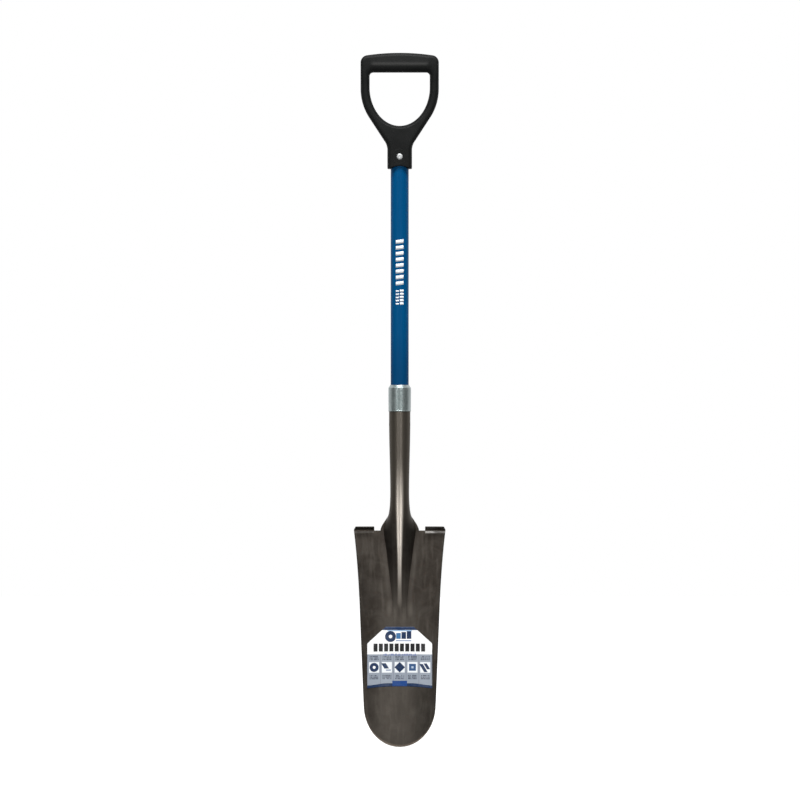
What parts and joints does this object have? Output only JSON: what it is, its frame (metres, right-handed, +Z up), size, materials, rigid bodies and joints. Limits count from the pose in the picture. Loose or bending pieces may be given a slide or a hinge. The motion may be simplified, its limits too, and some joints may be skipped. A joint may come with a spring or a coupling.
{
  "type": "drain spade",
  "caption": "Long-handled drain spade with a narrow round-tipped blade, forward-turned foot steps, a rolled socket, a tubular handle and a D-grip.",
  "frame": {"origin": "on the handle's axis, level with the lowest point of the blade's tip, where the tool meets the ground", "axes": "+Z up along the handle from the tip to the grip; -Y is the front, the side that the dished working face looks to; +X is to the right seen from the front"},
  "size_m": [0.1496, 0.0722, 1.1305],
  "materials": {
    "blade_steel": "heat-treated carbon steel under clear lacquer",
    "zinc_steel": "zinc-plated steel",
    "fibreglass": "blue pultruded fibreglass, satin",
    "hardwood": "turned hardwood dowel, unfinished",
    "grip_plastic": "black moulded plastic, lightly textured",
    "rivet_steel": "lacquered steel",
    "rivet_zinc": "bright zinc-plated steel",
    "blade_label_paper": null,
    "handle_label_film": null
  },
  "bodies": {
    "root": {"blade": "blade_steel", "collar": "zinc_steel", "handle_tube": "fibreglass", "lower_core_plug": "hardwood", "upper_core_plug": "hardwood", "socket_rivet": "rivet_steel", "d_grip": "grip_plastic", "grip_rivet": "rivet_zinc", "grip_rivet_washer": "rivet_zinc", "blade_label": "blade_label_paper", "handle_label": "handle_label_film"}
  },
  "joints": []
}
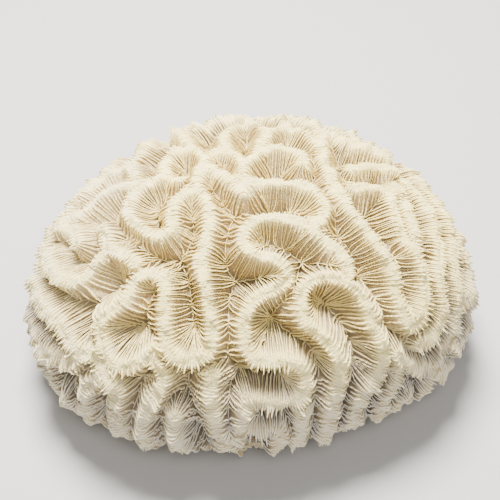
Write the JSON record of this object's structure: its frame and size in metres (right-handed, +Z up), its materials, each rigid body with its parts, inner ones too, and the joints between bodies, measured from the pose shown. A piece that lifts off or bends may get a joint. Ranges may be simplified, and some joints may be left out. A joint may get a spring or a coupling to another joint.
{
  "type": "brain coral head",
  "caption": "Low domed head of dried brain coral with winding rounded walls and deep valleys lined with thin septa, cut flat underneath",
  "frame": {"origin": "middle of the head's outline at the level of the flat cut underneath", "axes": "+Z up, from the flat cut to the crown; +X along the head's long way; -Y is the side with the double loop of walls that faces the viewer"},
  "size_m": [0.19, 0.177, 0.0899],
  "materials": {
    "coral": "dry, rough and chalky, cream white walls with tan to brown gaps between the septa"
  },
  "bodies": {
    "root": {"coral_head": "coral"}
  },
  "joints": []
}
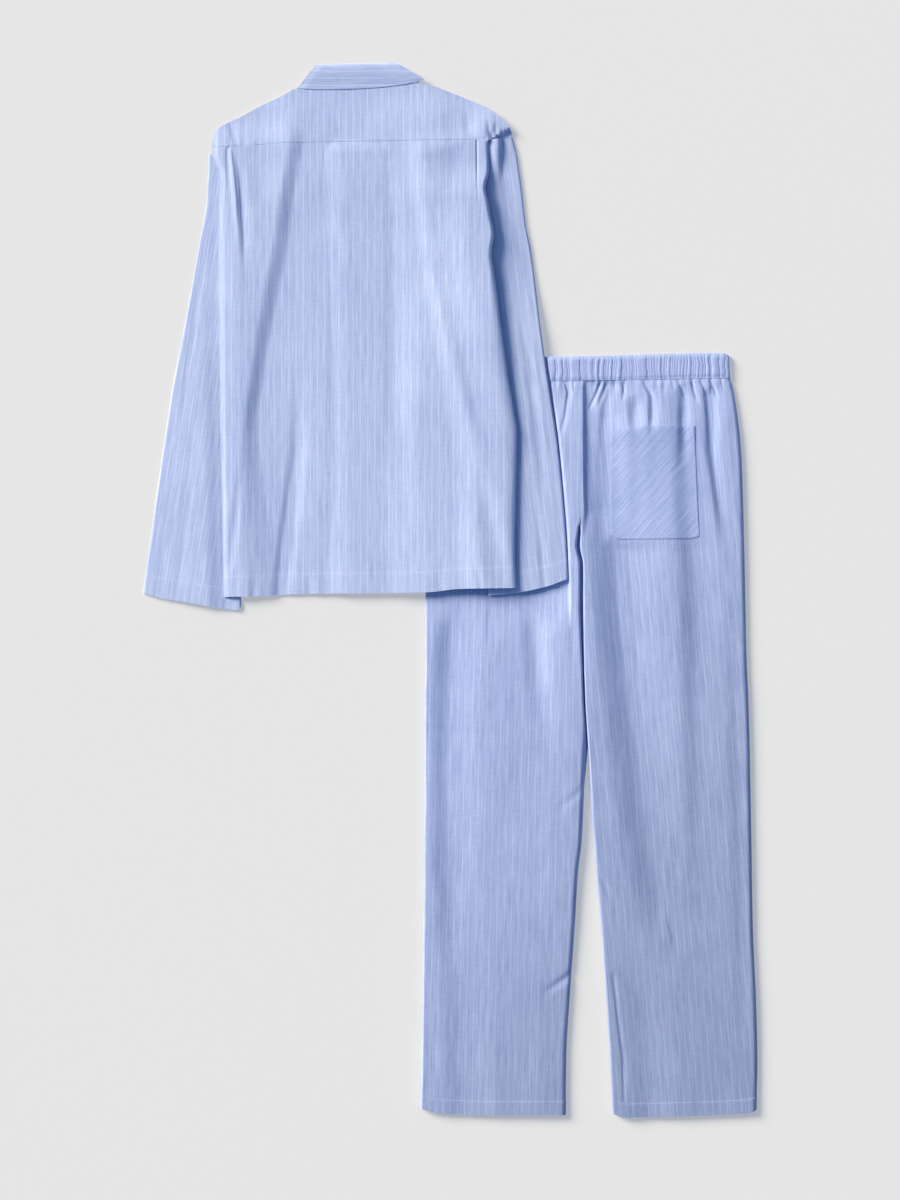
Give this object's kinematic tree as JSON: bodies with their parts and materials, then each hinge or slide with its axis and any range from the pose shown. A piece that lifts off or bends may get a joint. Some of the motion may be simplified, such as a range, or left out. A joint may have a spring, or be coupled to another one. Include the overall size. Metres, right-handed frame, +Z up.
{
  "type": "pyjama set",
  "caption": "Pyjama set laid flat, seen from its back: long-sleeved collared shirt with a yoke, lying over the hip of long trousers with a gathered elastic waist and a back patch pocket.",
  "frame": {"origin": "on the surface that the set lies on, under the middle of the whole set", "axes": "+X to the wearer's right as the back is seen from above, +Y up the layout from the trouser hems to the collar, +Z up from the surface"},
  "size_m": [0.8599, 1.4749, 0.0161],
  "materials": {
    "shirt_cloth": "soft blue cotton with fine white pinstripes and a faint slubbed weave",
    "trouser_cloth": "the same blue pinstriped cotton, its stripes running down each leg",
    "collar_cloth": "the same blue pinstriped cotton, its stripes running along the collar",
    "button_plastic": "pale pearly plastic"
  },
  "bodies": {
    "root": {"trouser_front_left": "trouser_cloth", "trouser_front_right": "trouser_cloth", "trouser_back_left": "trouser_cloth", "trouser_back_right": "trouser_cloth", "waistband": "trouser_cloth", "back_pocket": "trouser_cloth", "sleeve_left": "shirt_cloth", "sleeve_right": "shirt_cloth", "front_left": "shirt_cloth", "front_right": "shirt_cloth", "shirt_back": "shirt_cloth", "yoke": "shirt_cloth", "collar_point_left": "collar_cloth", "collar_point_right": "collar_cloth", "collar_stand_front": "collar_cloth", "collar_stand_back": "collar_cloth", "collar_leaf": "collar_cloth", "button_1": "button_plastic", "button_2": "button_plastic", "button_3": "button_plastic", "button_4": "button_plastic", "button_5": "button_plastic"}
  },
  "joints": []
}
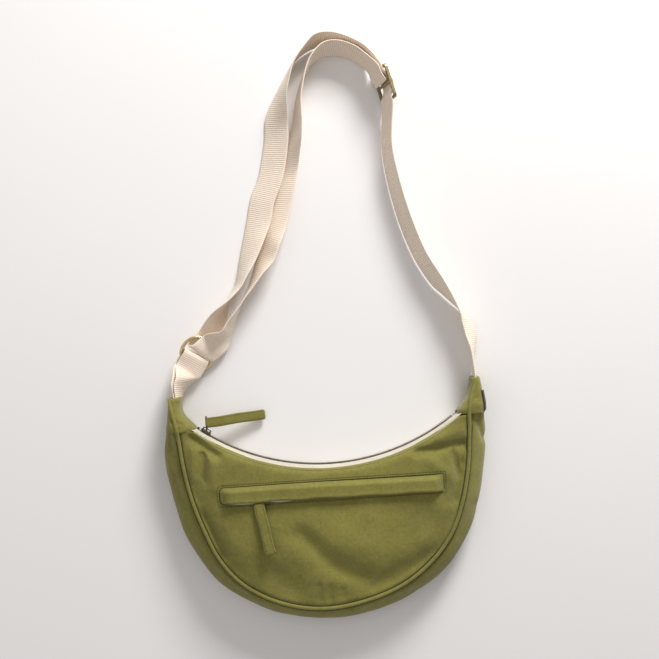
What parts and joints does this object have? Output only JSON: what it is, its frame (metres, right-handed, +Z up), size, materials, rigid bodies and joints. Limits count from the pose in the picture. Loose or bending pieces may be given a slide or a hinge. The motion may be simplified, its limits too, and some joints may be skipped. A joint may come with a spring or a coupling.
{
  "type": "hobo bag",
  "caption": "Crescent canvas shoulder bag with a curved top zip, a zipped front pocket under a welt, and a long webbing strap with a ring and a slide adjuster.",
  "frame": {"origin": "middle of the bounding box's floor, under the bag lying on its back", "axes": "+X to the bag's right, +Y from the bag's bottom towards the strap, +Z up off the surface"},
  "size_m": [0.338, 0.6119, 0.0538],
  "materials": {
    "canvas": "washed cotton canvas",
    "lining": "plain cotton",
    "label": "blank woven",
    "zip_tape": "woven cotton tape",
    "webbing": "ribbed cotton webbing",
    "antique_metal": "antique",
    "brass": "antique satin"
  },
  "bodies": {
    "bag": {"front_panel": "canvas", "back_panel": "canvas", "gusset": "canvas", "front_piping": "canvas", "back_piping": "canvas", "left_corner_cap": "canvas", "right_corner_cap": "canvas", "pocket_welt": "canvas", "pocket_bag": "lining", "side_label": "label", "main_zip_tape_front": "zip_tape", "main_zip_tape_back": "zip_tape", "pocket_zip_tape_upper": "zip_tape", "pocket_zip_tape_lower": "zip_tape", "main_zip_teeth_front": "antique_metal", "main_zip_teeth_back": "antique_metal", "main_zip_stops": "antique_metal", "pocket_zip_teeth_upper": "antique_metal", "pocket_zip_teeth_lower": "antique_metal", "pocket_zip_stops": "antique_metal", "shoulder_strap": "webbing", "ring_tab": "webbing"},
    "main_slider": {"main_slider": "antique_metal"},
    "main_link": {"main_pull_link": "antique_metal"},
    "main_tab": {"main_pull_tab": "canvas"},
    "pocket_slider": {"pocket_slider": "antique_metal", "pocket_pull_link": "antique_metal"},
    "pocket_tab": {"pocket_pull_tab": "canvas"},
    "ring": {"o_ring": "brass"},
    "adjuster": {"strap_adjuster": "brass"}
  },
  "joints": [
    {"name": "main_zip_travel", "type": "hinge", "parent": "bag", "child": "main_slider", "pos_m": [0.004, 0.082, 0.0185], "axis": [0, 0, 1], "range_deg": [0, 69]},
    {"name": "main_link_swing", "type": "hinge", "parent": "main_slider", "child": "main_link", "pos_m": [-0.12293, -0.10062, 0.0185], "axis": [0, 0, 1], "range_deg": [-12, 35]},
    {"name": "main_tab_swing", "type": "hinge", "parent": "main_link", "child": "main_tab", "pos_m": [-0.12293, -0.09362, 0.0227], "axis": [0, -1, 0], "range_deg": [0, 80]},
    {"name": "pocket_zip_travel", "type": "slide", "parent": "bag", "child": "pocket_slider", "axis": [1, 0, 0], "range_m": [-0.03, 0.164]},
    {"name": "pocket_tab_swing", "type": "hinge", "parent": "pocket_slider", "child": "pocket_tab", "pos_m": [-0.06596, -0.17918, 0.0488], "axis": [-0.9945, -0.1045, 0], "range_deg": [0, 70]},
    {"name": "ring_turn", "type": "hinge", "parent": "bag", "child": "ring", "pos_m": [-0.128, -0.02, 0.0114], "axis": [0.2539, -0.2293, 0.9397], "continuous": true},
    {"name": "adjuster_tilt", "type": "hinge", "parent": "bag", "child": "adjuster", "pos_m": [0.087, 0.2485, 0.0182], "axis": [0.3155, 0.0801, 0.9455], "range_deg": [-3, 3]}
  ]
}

..........

• EXERCISE INSTRUCTIONS: Nothing should be left out: repeat all of the data exactly.

• REPLY TO THE EXERCISE:
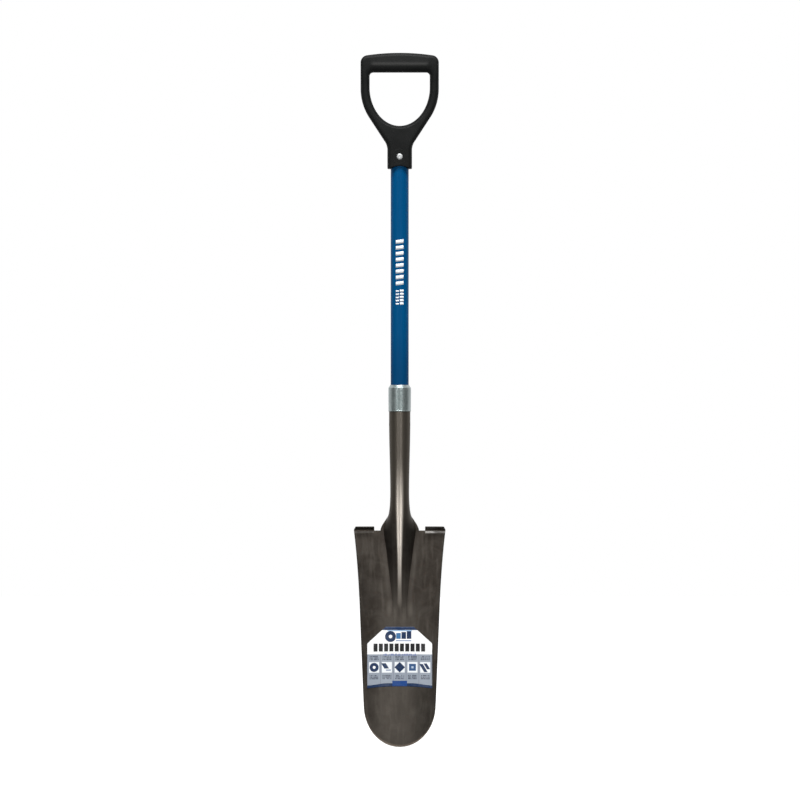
What parts and joints does this object have? Output only JSON: what it is, its frame (metres, right-handed, +Z up), size, materials, rigid bodies and joints. Limits count from the pose in the picture. Loose or bending pieces may be given a slide or a hinge. The motion may be simplified, its limits too, and some joints may be skipped. A joint may come with a spring or a coupling.
{
  "type": "drain spade",
  "caption": "Long-handled drain spade with a narrow round-tipped blade, forward-turned foot steps, a rolled socket, a tubular handle and a D-grip.",
  "frame": {"origin": "on the handle's axis, level with the lowest point of the blade's tip, where the tool meets the ground", "axes": "+Z up along the handle from the tip to the grip; -Y is the front, the side that the dished working face looks to; +X is to the right seen from the front"},
  "size_m": [0.1496, 0.0722, 1.1305],
  "materials": {
    "blade_steel": "heat-treated carbon steel under clear lacquer",
    "zinc_steel": "zinc-plated steel",
    "fibreglass": "blue pultruded fibreglass, satin",
    "hardwood": "turned hardwood dowel, unfinished",
    "grip_plastic": "black moulded plastic, lightly textured",
    "rivet_steel": "lacquered steel",
    "rivet_zinc": "bright zinc-plated steel",
    "blade_label_paper": null,
    "handle_label_film": null
  },
  "bodies": {
    "root": {"blade": "blade_steel", "collar": "zinc_steel", "handle_tube": "fibreglass", "lower_core_plug": "hardwood", "upper_core_plug": "hardwood", "socket_rivet": "rivet_steel", "d_grip": "grip_plastic", "grip_rivet": "rivet_zinc", "grip_rivet_washer": "rivet_zinc", "blade_label": "blade_label_paper", "handle_label": "handle_label_film"}
  },
  "joints": []
}
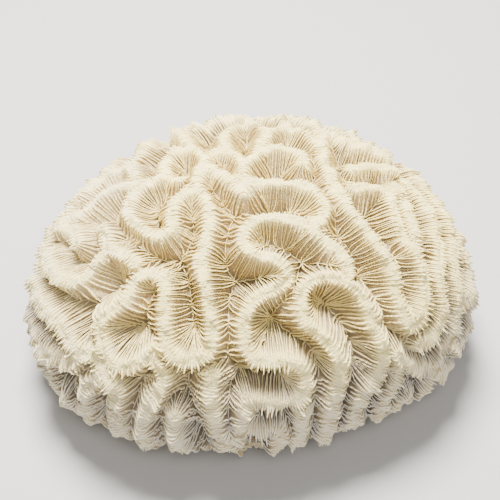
Write the JSON record of this object's structure: its frame and size in metres (right-handed, +Z up), its materials, each rigid body with its parts, inner ones too, and the joints between bodies, measured from the pose shown. A piece that lifts off or bends may get a joint. Ranges may be simplified, and some joints may be left out. A joint may get a spring or a coupling to another joint.
{
  "type": "brain coral head",
  "caption": "Low domed head of dried brain coral with winding rounded walls and deep valleys lined with thin septa, cut flat underneath",
  "frame": {"origin": "middle of the head's outline at the level of the flat cut underneath", "axes": "+Z up, from the flat cut to the crown; +X along the head's long way; -Y is the side with the double loop of walls that faces the viewer"},
  "size_m": [0.19, 0.177, 0.0899],
  "materials": {
    "coral": "dry, rough and chalky, cream white walls with tan to brown gaps between the septa"
  },
  "bodies": {
    "root": {"coral_head": "coral"}
  },
  "joints": []
}
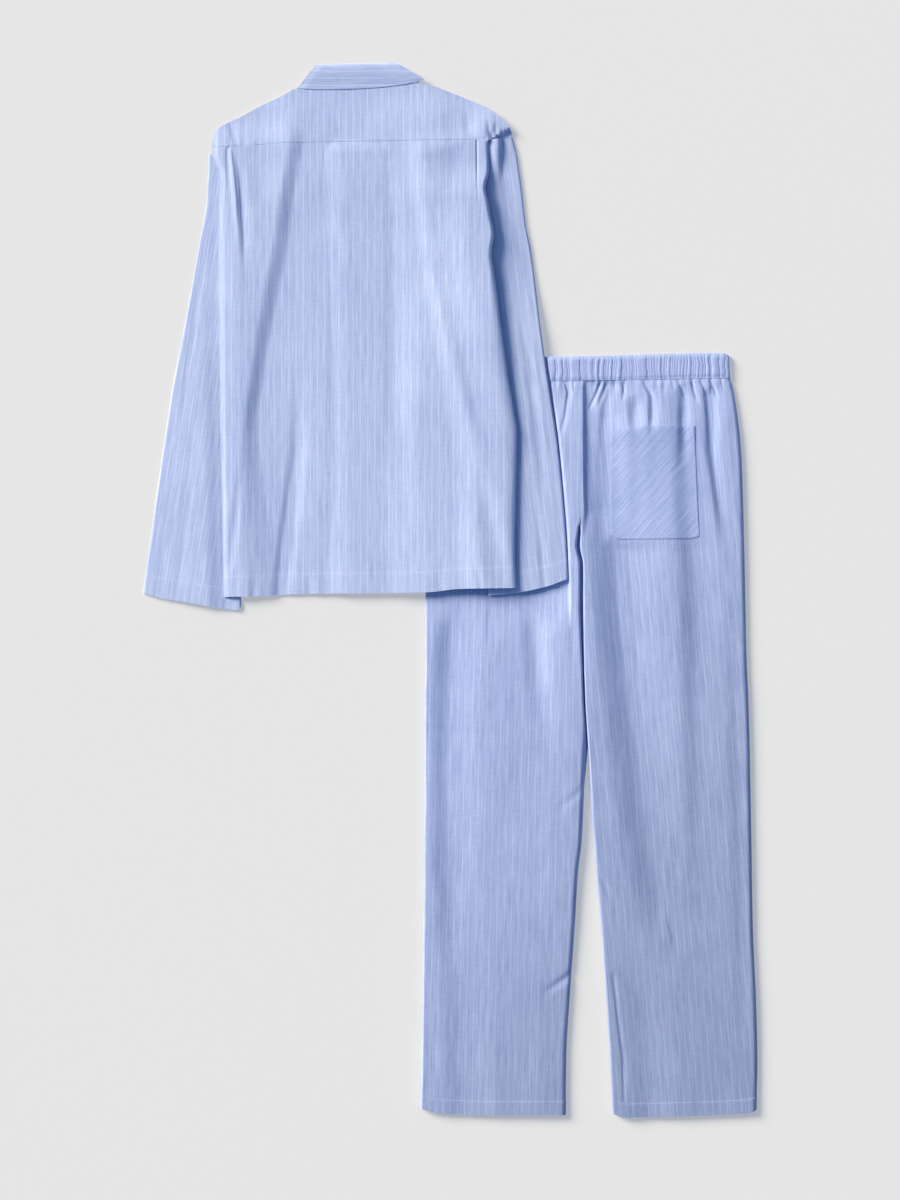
Give this object's kinematic tree as JSON: bodies with their parts and materials, then each hinge or slide with its axis and any range from the pose shown. A piece that lifts off or bends may get a joint. Some of the motion may be simplified, such as a range, or left out. A joint may have a spring, or be coupled to another one. Include the overall size. Metres, right-handed frame, +Z up.
{
  "type": "pyjama set",
  "caption": "Pyjama set laid flat, seen from its back: long-sleeved collared shirt with a yoke, lying over the hip of long trousers with a gathered elastic waist and a back patch pocket.",
  "frame": {"origin": "on the surface that the set lies on, under the middle of the whole set", "axes": "+X to the wearer's right as the back is seen from above, +Y up the layout from the trouser hems to the collar, +Z up from the surface"},
  "size_m": [0.8599, 1.4749, 0.0161],
  "materials": {
    "shirt_cloth": "soft blue cotton with fine white pinstripes and a faint slubbed weave",
    "trouser_cloth": "the same blue pinstriped cotton, its stripes running down each leg",
    "collar_cloth": "the same blue pinstriped cotton, its stripes running along the collar",
    "button_plastic": "pale pearly plastic"
  },
  "bodies": {
    "root": {"trouser_front_left": "trouser_cloth", "trouser_front_right": "trouser_cloth", "trouser_back_left": "trouser_cloth", "trouser_back_right": "trouser_cloth", "waistband": "trouser_cloth", "back_pocket": "trouser_cloth", "sleeve_left": "shirt_cloth", "sleeve_right": "shirt_cloth", "front_left": "shirt_cloth", "front_right": "shirt_cloth", "shirt_back": "shirt_cloth", "yoke": "shirt_cloth", "collar_point_left": "collar_cloth", "collar_point_right": "collar_cloth", "collar_stand_front": "collar_cloth", "collar_stand_back": "collar_cloth", "collar_leaf": "collar_cloth", "button_1": "button_plastic", "button_2": "button_plastic", "button_3": "button_plastic", "button_4": "button_plastic", "button_5": "button_plastic"}
  },
  "joints": []
}
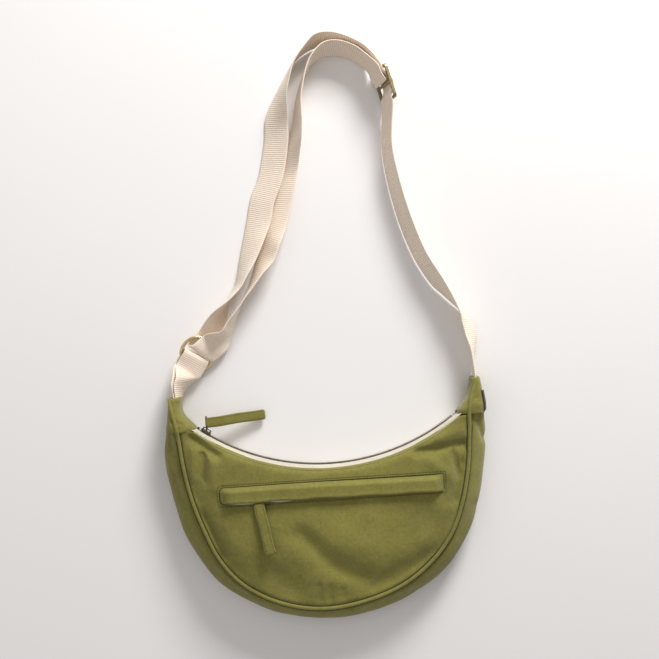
What parts and joints does this object have? Output only JSON: what it is, its frame (metres, right-handed, +Z up), size, materials, rigid bodies and joints. Limits count from the pose in the picture. Loose or bending pieces may be given a slide or a hinge. The motion may be simplified, its limits too, and some joints may be skipped. A joint may come with a spring or a coupling.
{
  "type": "hobo bag",
  "caption": "Crescent canvas shoulder bag with a curved top zip, a zipped front pocket under a welt, and a long webbing strap with a ring and a slide adjuster.",
  "frame": {"origin": "middle of the bounding box's floor, under the bag lying on its back", "axes": "+X to the bag's right, +Y from the bag's bottom towards the strap, +Z up off the surface"},
  "size_m": [0.338, 0.6119, 0.0538],
  "materials": {
    "canvas": "washed cotton canvas",
    "lining": "plain cotton",
    "label": "blank woven",
    "zip_tape": "woven cotton tape",
    "webbing": "ribbed cotton webbing",
    "antique_metal": "antique",
    "brass": "antique satin"
  },
  "bodies": {
    "bag": {"front_panel": "canvas", "back_panel": "canvas", "gusset": "canvas", "front_piping": "canvas", "back_piping": "canvas", "left_corner_cap": "canvas", "right_corner_cap": "canvas", "pocket_welt": "canvas", "pocket_bag": "lining", "side_label": "label", "main_zip_tape_front": "zip_tape", "main_zip_tape_back": "zip_tape", "pocket_zip_tape_upper": "zip_tape", "pocket_zip_tape_lower": "zip_tape", "main_zip_teeth_front": "antique_metal", "main_zip_teeth_back": "antique_metal", "main_zip_stops": "antique_metal", "pocket_zip_teeth_upper": "antique_metal", "pocket_zip_teeth_lower": "antique_metal", "pocket_zip_stops": "antique_metal", "shoulder_strap": "webbing", "ring_tab": "webbing"},
    "main_slider": {"main_slider": "antique_metal"},
    "main_link": {"main_pull_link": "antique_metal"},
    "main_tab": {"main_pull_tab": "canvas"},
    "pocket_slider": {"pocket_slider": "antique_metal", "pocket_pull_link": "antique_metal"},
    "pocket_tab": {"pocket_pull_tab": "canvas"},
    "ring": {"o_ring": "brass"},
    "adjuster": {"strap_adjuster": "brass"}
  },
  "joints": [
    {"name": "main_zip_travel", "type": "hinge", "parent": "bag", "child": "main_slider", "pos_m": [0.004, 0.082, 0.0185], "axis": [0, 0, 1], "range_deg": [0, 69]},
    {"name": "main_link_swing", "type": "hinge", "parent": "main_slider", "child": "main_link", "pos_m": [-0.12293, -0.10062, 0.0185], "axis": [0, 0, 1], "range_deg": [-12, 35]},
    {"name": "main_tab_swing", "type": "hinge", "parent": "main_link", "child": "main_tab", "pos_m": [-0.12293, -0.09362, 0.0227], "axis": [0, -1, 0], "range_deg": [0, 80]},
    {"name": "pocket_zip_travel", "type": "slide", "parent": "bag", "child": "pocket_slider", "axis": [1, 0, 0], "range_m": [-0.03, 0.164]},
    {"name": "pocket_tab_swing", "type": "hinge", "parent": "pocket_slider", "child": "pocket_tab", "pos_m": [-0.06596, -0.17918, 0.0488], "axis": [-0.9945, -0.1045, 0], "range_deg": [0, 70]},
    {"name": "ring_turn", "type": "hinge", "parent": "bag", "child": "ring", "pos_m": [-0.128, -0.02, 0.0114], "axis": [0.2539, -0.2293, 0.9397], "continuous": true},
    {"name": "adjuster_tilt", "type": "hinge", "parent": "bag", "child": "adjuster", "pos_m": [0.087, 0.2485, 0.0182], "axis": [0.3155, 0.0801, 0.9455], "range_deg": [-3, 3]}
  ]
}